EXERCISE REQUIREMENTS: Below are several records. Retype exactly those lines running from the one with "Write the OpenSCAD" through the one with "millimetres, +Z is up.", end lines included, and no others.

Rows from a 3D modeling dataset:
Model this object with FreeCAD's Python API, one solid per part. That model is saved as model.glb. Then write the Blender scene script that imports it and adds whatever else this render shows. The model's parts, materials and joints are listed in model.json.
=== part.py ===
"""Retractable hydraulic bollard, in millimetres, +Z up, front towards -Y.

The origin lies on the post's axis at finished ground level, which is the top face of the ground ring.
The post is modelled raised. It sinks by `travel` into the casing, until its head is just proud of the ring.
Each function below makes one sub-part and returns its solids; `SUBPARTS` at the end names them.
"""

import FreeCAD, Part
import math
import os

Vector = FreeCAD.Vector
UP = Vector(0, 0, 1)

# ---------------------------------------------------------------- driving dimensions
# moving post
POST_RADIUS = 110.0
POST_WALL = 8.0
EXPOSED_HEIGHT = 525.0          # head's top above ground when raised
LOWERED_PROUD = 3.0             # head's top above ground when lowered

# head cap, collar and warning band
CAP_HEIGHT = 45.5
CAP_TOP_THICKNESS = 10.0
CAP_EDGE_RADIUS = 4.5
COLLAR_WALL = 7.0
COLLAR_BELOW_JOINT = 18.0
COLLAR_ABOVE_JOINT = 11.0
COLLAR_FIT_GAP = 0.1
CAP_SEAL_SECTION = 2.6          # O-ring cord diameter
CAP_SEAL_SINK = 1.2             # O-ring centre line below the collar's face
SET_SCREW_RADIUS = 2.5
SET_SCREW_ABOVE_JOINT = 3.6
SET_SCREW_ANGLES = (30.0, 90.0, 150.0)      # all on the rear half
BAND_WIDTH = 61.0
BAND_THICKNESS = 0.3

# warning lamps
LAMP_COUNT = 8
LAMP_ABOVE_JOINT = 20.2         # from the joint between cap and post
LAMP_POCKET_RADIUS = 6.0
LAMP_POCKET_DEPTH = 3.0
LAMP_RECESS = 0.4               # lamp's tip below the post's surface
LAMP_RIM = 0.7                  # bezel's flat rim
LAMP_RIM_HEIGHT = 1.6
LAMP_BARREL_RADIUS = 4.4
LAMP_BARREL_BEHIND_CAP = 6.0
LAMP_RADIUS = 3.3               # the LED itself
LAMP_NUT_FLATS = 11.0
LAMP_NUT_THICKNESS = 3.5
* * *
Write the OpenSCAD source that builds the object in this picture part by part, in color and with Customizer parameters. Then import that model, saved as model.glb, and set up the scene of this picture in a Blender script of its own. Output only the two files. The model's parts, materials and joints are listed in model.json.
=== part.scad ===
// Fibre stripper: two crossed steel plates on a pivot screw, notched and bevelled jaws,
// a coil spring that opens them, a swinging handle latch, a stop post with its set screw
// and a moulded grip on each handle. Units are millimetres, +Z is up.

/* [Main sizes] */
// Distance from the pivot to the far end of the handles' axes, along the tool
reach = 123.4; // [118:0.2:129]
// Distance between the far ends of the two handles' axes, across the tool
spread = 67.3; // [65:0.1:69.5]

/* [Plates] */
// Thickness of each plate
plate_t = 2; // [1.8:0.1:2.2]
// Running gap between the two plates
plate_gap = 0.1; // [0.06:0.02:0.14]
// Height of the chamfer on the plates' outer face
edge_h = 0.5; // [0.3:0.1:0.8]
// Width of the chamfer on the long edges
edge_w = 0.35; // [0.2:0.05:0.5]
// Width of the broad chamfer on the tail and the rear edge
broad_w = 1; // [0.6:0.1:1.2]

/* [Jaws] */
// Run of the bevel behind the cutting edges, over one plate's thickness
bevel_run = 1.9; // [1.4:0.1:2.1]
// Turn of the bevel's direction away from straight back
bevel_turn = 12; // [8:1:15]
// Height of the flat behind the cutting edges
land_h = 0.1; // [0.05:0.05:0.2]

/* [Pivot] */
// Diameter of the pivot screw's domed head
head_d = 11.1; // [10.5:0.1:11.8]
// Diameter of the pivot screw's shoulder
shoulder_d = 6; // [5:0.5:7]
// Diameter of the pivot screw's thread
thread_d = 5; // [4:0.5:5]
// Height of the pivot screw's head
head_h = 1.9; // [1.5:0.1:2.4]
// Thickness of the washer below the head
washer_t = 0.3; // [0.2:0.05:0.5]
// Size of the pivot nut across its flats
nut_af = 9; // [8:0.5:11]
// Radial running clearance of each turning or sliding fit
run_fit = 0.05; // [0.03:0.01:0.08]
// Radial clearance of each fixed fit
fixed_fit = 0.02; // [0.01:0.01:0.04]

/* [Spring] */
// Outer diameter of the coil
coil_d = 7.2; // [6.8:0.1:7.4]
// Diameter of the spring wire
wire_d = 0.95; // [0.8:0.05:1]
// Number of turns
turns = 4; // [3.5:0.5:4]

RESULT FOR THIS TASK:
Write the OpenSCAD source that builds the object in this picture part by part, in color and with Customizer parameters. Then import that model, saved as model.glb, and set up the scene of this picture in a Blender script of its own. Output only the two files. The model's parts, materials and joints are listed in model.json.
=== part.scad ===
// Fibre stripper: two crossed steel plates on a pivot screw, notched and bevelled jaws,
// a coil spring that opens them, a swinging handle latch, a stop post with its set screw
// and a moulded grip on each handle. Units are millimetres, +Z is up.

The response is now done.